Cuando el peso de los años blanquea las sienes, resulta difícil asumir ciertos legados de la modernidad, que para otros hacen menos pesaroso el diario vivir. En especial cuando se trata con empresas de servicio. Con la llegada de la modernidad se van las sonrisas y los saludos afectuosos de atentas secretarias que pierden sus trabajos. En lugar de ellas se instalan teléfonos con frías y mecánicas voces que exasperan la paciencia del más sereno de los seres.

Si lo duda, marque el número indicado en su contrato. Una voz neutra, sin calor alguno, desprovista de pasión, fría como un témpano, le mandará a marcar el uno, hecho esto le enviará al dos, luego de nuevo al uno, a seguidas el tres, seguido otra vez del uno y cuando usted cree que la ruta ha terminado se inicia en verdad el suplicio con el número, ¡por fin!, de servicio al cliente.

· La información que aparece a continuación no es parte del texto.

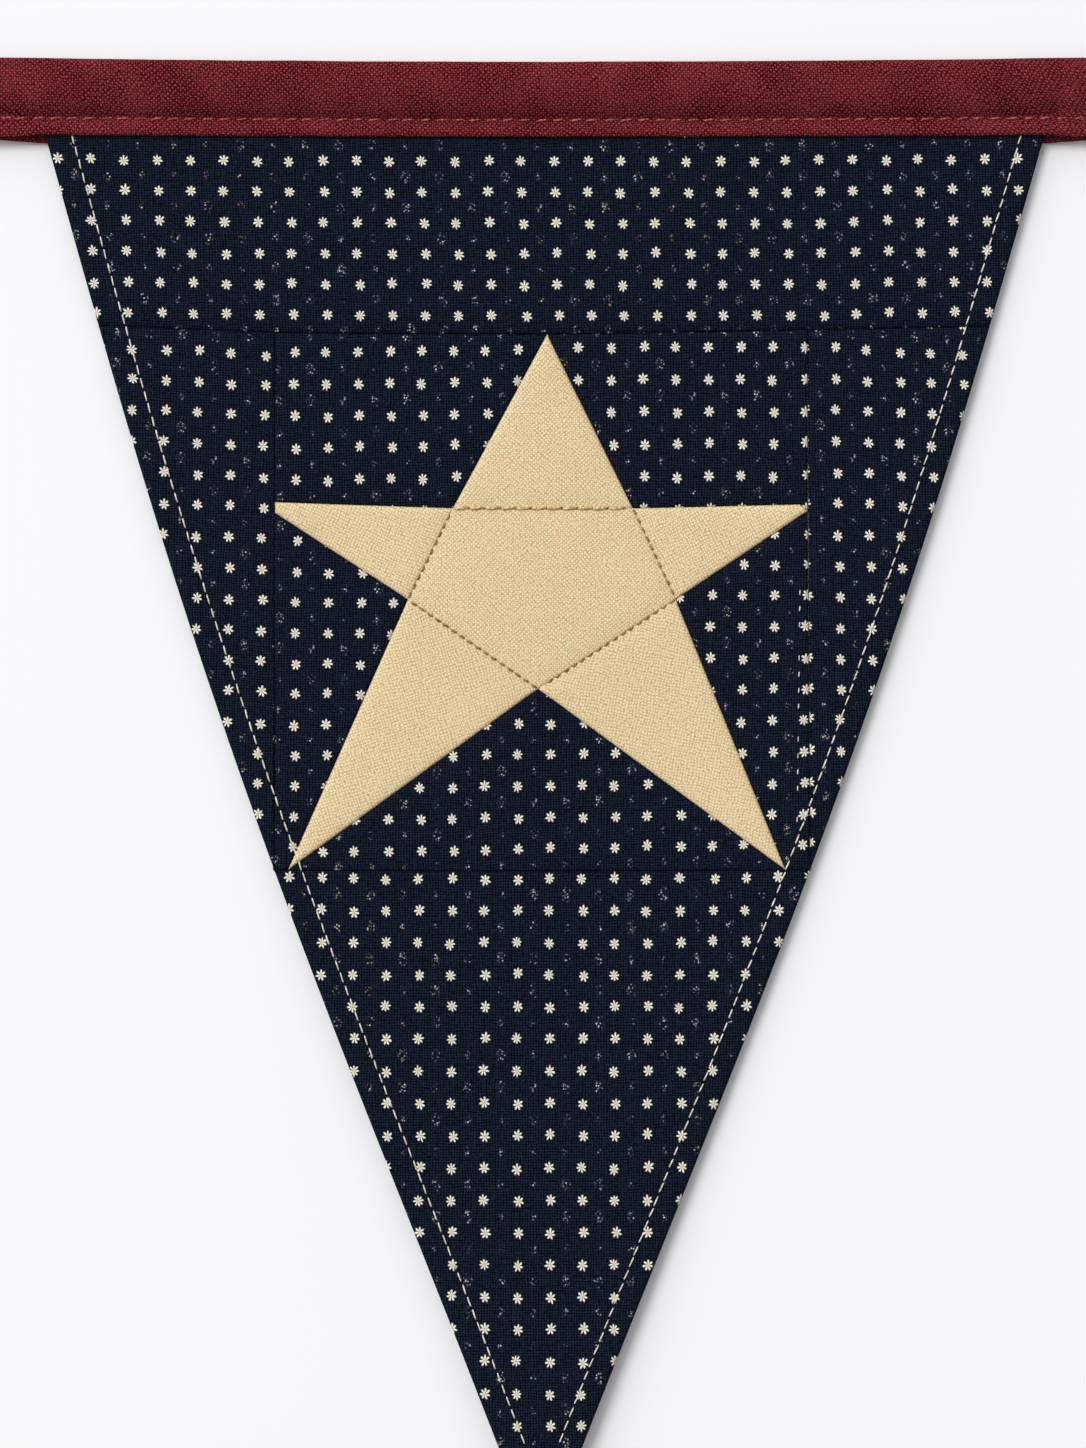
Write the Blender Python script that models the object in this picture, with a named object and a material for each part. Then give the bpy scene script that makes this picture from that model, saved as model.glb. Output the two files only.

Ahí la misma voz, que ya resulta pesada, le pide el número del contrato y como poca gente memoriza esos datos hay que rebuscar entre papeles para volver a llamar con idénticos resultados, porque esta vez le pedirán su cédula, acta de matrimonio, la dirección en donde vive, su número telefónico, su talla de cintura y la identidad de sus profesores de primaria. Al terminar la agonía, quien puede ayudarle no está disponible, de manera que uno tiene que llamar de nuevo.

Así que a cierta edad, algunos aspectos de la modernidad no funcionan y cuando ella penetra los ámbitos de ciertas oficinas públicas las cosas se ponen igual de duras, si bien es justo reconocer cuán fácil resulta ya sacar la cédula, el pasaporte y la licencia de conducir e incluso pagar los impuestos, algo absolutamente necesario para la buena marcha de la nación y atender así las obligaciones del Estado, si en verdad queremos preservar la paz social que por décadas disfrutamos. Por tanto, prefiero la época en que una sonriente secretaria te respondía: “Buenos días, ¿en qué puedo servirle?”.